С 1918 существовали независимые высшие еврейские школы – ЕНУ (Еврейский народный университет) в Москве (до 1922), и ПЕНУ в Петрограде, преобразованный в 1920 в Петроградский ИВЕЗ (Институт высших еврейских знаний, один из создателей, потом и ректор – Семён Лозинский) «насчитывающий ряд выдающихся учёных сил и дающий образование множеству еврейских студентов»; при поддержке «Джойнта» ИВЕЗ просуществовал до 1925. Создались еврейские отделения на педагогических факультетах Белорусского университета (с 1922) и 2-го МГУ (с 1926). Не упустим и Центральную еврейскую партшколу на идише – ЦЕПШ (с 1921). Еврейская система образования поддерживалась и особыми педтехникумами, и было свыше 40 техникумов индустриальных и сельскохозяйственных[741].

Еврейская культура продолжала существовать, и даже получила немалое содействие, – но на условиях советской власти. Глубина еврейской истории – была закрыта. Это происходило на фоне полного, с арестами учёных, разгрома русской исторической и философской наук.

Еврейскую культуру 1920-х годов вернее было бы уже назвать советской, «пролетарской» культурой на идише. А для такой еврейской культуры открывались за государственный счёт и газеты, театры. И вот сорок лет спустя «Книга о русском еврействе» даёт отнюдь не мрачную оценку еврейской культурной ситуации в СССР в раннесоветские годы. В Москве продолжало существовать (и до 40-х годов) отделение всемирного Еврейского Телеграфного Агентства (ЕТА) – единственное такое у советской нации, не входящее в ТАСС, – и посылало свои сообщения за границу (разумеется, при советской цензуре).

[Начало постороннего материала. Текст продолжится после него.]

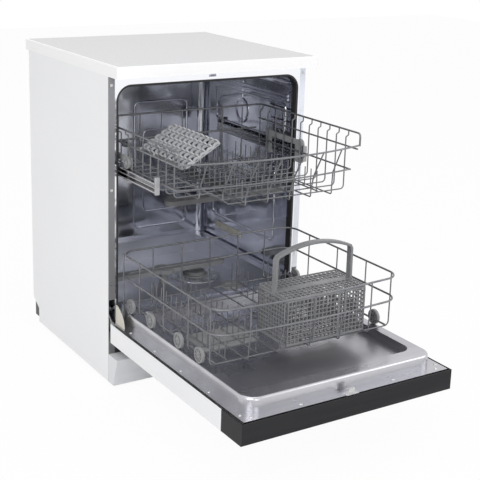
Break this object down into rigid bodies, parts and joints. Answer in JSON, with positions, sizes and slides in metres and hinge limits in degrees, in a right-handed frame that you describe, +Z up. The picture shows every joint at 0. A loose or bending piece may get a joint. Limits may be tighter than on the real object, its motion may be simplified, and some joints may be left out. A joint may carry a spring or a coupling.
{
  "type": "freestanding dishwasher",
  "caption": "Freestanding dishwasher with its door open, two wire racks drawn out, a cutlery basket with a handle, a tilted cup shelf, spray arms and a filter.",
  "frame": {"origin": "on the floor under the middle of the whole open machine", "axes": "+X to the machine's right-hand side seen from the front, +Y from the front to the back, +Z up"},
  "size_m": [0.598, 1.199, 0.85],
  "materials": {
    "worktop_white": "white laminate, satin",
    "cabinet_white": "gloss white powder coat",
    "zinc_sheet": "zinc plated",
    "tub_steel": "bright stainless",
    "gasket_grey": "matte",
    "black_plastic": "matte",
    "ballast_iron": "raw",
    "grey_plastic": "satin",
    "white_plastic": "satin",
    "filter_steel": "perforated, satin",
    "spring_steel": "bare",
    "screw_steel": "plated",
    "rail_steel": "bright",
    "fascia_black": "satin black",
    "button_grey": "satin",
    "display_dark": "gloss",
    "cream_plastic": "satin",
    "rack_coating": "grey dipped coating",
    "basket_grey": "satin",
    "shelf_grey": "satin",
    "wheel_grey": "satin"
  },
  "bodies": {
    "cabinet": {"worktop": "worktop_white", "side_panel_left": "cabinet_white", "side_panel_right": "cabinet_white", "rear_panel": "zinc_sheet", "tub": "tub_steel", "tub_floor": "tub_steel", "door_gasket": "gasket_grey", "base_tray": "black_plastic", "plinth": "cabinet_white", "levelling_feet": "black_plastic", "counterweight": "ballast_iron", "sump": "grey_plastic", "filter_plate": "filter_steel", "circulation_pump": "grey_plastic", "drain_pump": "grey_plastic", "inlet_valve": "white_plastic", "spray_feed_pipe": "grey_plastic", "softener_tank": "grey_plastic", "door_catch": "tub_steel", "rail_guides": "grey_plastic", "hinge_brackets": "zinc_sheet", "door_springs": "spring_steel", "cabinet_screws": "screw_steel"},
    "filter": {"filter_cylinder": "grey_plastic"},
    "lower_arm": {"lower_spray_arm": "grey_plastic"},
    "salt_cap": {"salt_cap": "grey_plastic"},
    "rail_left": {"rail_left": "rail_steel"},
    "rail_right": {"rail_right": "rail_steel"},
    "door": {"door_outer_panel": "cabinet_white", "control_fascia": "fascia_black", "display_window": "display_dark", "door_liner": "tub_steel", "dispenser_body": "grey_plastic", "door_latch": "spring_steel", "hinge_arms": "zinc_sheet", "hinge_covers": "cream_plastic", "door_screws": "screw_steel"},
    "power_button": {"power_button": "button_grey"},
    "programme_button": {"programme_button": "button_grey"},
    "start_button": {"start_button": "button_grey"},
    "dispenser_lid": {"dispenser_lid": "grey_plastic"},
    "rinse_aid_cap": {"rinse_aid_cap": "grey_plastic"},
    "lower_rack": {"lower_rack": "rack_coating"},
    "folding_tines": {"folding_tines": "rack_coating"},
    "cutlery_basket": {"cutlery_basket": "basket_grey"},
    "basket_flap_front": {"basket_flap_front": "basket_grey"},
    "basket_flap_rear": {"basket_flap_rear": "basket_grey"},
    "lower_wheels_1": {"lower_wheels_1": "wheel_grey"},
    "lower_wheels_2": {"lower_wheels_2": "wheel_grey"},
    "lower_wheels_3": {"lower_wheels_3": "wheel_grey"},
    "lower_wheels_4": {"lower_wheels_4": "wheel_grey"},
    "upper_rack": {"upper_rack": "rack_coating", "upper_wheel_brackets": "grey_plastic", "upper_spray_duct": "grey_plastic"},
    "cup_shelf": {"cup_shelf": "shelf_grey"},
    "upper_wheel_left_front": {"upper_wheel_left_front": "wheel_grey"},
    "upper_wheel_left_rear": {"upper_wheel_left_rear": "wheel_grey"},
    "upper_wheel_right_front": {"upper_wheel_right_front": "wheel_grey"},
    "upper_wheel_right_rear": {"upper_wheel_right_rear": "wheel_grey"},
    "upper_arm": {"upper_spray_arm": "grey_plastic"}
  },
  "joints": [
    {"name": "door_hinge", "type": "hinge", "parent": "cabinet", "child": "door", "pos_m": [0, 0.0475, 0.17], "axis": [-1, 0, 0], "range_deg": [0, 12]},
    {"name": "lower_rack_slide", "type": "slide", "parent": "door", "child": "lower_rack", "axis": [0, -1, 0], "range_m": [-0.49, 0]},
    {"name": "upper_rack_slide", "type": "slide", "parent": "cabinet", "child": "upper_rack", "axis": [0, 1, 0], "range_m": [0, 0.34]},
    {"name": "rail_left_slide", "type": "slide", "parent": "cabinet", "child": "rail_left", "axis": [0, 1, 0], "range_m": [0, 0.214]},
    {"name": "rail_right_slide", "type": "slide", "parent": "cabinet", "child": "rail_right", "axis": [0, 1, 0], "range_m": [0, 0.077]},
    {"name": "cup_shelf_hinge", "type": "hinge", "parent": "upper_rack", "child": "cup_shelf", "pos_m": [-0.2425, -0.125, 0.648], "axis": [0, -1, 0], "range_deg": [-30, 55]},
    {"name": "folding_tines_hinge", "type": "hinge", "parent": "lower_rack", "child": "folding_tines", "pos_m": [0.15, -0.1295, 0.22855], "axis": [0, -1, 0], "range_deg": [0, 80]},
    {"name": "basket_lift", "type": "slide", "parent": "lower_rack", "child": "cutlery_basket", "axis": [0, 0, 1], "range_m": [0, 0.15]},
    {"name": "flap_front_hinge", "type": "hinge", "parent": "cutlery_basket", "child": "basket_flap_front", "pos_m": [0.06, -0.35565, 0.34815], "axis": [-1, 0, 0], "range_deg": [0, 80]},
    {"name": "flap_rear_hinge", "type": "hinge", "parent": "cutlery_basket", "child": "basket_flap_rear", "pos_m": [0.06, -0.33335, 0.34815], "axis": [1, 0, 0], "range_deg": [0, 80]},
    {"name": "lower_arm_spin", "type": "hinge", "parent": "cabinet", "child": "lower_arm", "pos_m": [0, 0.3045, 0.196], "axis": [0, 0, 1], "continuous": true},
    {"name": "upper_arm_spin", "type": "hinge", "parent": "upper_rack", "child": "upper_arm", "pos_m": [0, -0.0305, 0.504], "axis": [0, 0, 1], "continuous": true},
    {"name": "filter_twist", "type": "hinge", "parent": "cabinet", "child": "filter", "pos_m": [0.12, 0.3295, 0.158], "axis": [0, 0, 1], "range_deg": [0, 90]},
    {"name": "salt_cap_twist", "type": "hinge", "parent": "cabinet", "child": "salt_cap", "pos_m": [0.165, 0.1895, 0.158], "axis": [0, 0, 1], "range_deg": [0, 180]},
    {"name": "rinse_cap_twist", "type": "hinge", "parent": "door", "child": "rinse_aid_cap", "pos_m": [-0.064, -0.2085, 0.196], "axis": [0, 0, 1], "range_deg": [0, 90]},
    {"name": "dispenser_lid_slide", "type": "slide", "parent": "door", "child": "dispenser_lid", "axis": [0, 1, 0], "range_m": [0, 0.04]},
    {"name": "power_press", "type": "slide", "parent": "door", "child": "power_button", "axis": [0, 0, 1], "range_m": [0, 0.0015], "stiffness_N_per_m": 400},
    {"name": "programme_press", "type": "slide", "parent": "door", "child": "programme_button", "axis": [0, 0, 1], "range_m": [0, 0.0015], "stiffness_N_per_m": 400},
    {"name": "start_press", "type": "slide", "parent": "door", "child": "start_button", "axis": [0, 0, 1], "range_m": [0, 0.0015], "stiffness_N_per_m": 400},
    {"name": "lower_wheels_1_roll", "type": "hinge", "parent": "lower_rack", "child": "lower_wheels_1", "pos_m": [0, 0.0015, 0.2298], "axis": [1, 0, 0], "continuous": true},
    {"name": "lower_wheels_2_roll", "type": "hinge", "parent": "lower_rack", "child": "lower_wheels_2", "pos_m": [0, -0.1085, 0.2298], "axis": [1, 0, 0], "continuous": true},
    {"name": "lower_wheels_3_roll", "type": "hinge", "parent": "lower_rack", "child": "lower_wheels_3", "pos_m": [0, -0.2505, 0.2298], "axis": [1, 0, 0], "continuous": true},
    {"name": "lower_wheels_4_roll", "type": "hinge", "parent": "lower_rack", "child": "lower_wheels_4", "pos_m": [0, -0.3485, 0.2298], "axis": [1, 0, 0], "continuous": true},
    {"name": "upper_wheel_left_front_roll", "type": "hinge", "parent": "upper_rack", "child": "upper_wheel_left_front", "pos_m": [-0.264, 0.0145, 0.6072], "axis": [1, 0, 0], "continuous": true},
    {"name": "upper_wheel_left_rear_roll", "type": "hinge", "parent": "upper_rack", "child": "upper_wheel_left_rear", "pos_m": [-0.264, 0.1595, 0.6072], "axis": [1, 0, 0], "continuous": true},
    {"name": "upper_wheel_right_front_roll", "type": "hinge", "parent": "upper_rack", "child": "upper_wheel_right_front", "pos_m": [0.264, 0.0145, 0.6072], "axis": [1, 0, 0], "continuous": true},
    {"name": "upper_wheel_right_rear_roll", "type": "hinge", "parent": "upper_rack", "child": "upper_wheel_right_rear", "pos_m": [0.264, 0.1595, 0.6072], "axis": [1, 0, 0], "continuous": true}
  ],
  "couplings": [
    {"joint": "rail_left_slide", "follows": "upper_rack_slide", "ratio": 0.6294},
    {"joint": "rail_right_slide", "follows": "upper_rack_slide", "ratio": 0.2264},
    {"joint": "lower_wheels_1_roll", "follows": "lower_rack_slide", "rad_per_m": 51.282},
    {"joint": "lower_wheels_2_roll", "follows": "lower_rack_slide", "rad_per_m": 51.282},
    {"joint": "lower_wheels_3_roll", "follows": "lower_rack_slide", "rad_per_m": 51.282},
    {"joint": "lower_wheels_4_roll", "follows": "lower_rack_slide", "rad_per_m": 51.282},
    {"joint": "upper_wheel_left_front_roll", "follows": "upper_rack_slide", "rad_per_m": -24.707},
    {"joint": "upper_wheel_left_rear_roll", "follows": "upper_rack_slide", "rad_per_m": -24.707},
    {"joint": "upper_wheel_right_front_roll", "follows": "upper_rack_slide", "rad_per_m": -51.573},
    {"joint": "upper_wheel_right_rear_roll", "follows": "upper_rack_slide", "rad_per_m": -51.573}
  ]
}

Выходили и газеты на идише, главная из них – орган Евсекции московская «Дер Эмес», с 1920 по 1938. (По Диманштейну, в 1928 действовало 34 издательства на идише.)

Литература на идише поощрялась, но, разумеется, с направлением: оторвать от еврейского исторического прошлого, «до Октября» – это только мрачный пролог к эпохе счастья и расцвета; чернить всё религиозное и искать в советском еврее «нового человека». И всё-таки это оказалось настолько привлекательным для некоторых видных еврейских писателей, уехавших с революции за границу, что они стали возвращаться в СССР: в 1925 – поэт Давид Гофштейн (хотя «на нём всегда тяготело подозрение в «национализме»), Лейб Квитко («легко сжился с советской обстановкой и оказался очень плодовитым поэтом»), в 1926 – Перец Маркиш («легко отдаётся официальной тематике, откликаясь на требования партлинии»), в 1928 – Моисей Кульбак и Дер Нистор (Пинхос Каганович, отличился потом Романом «Семья Машбер» – «самое несоветское и внутренне самое свободное произведение еврейской прозы в Советском Союзе»), в 1929 – Давид Бергельсон, и «начал платить дань власть имущим»: «революция имеет право на жестокость»[742]. (Что и он, и Маркиш, и Квитко испытали на себе в 1952 году.)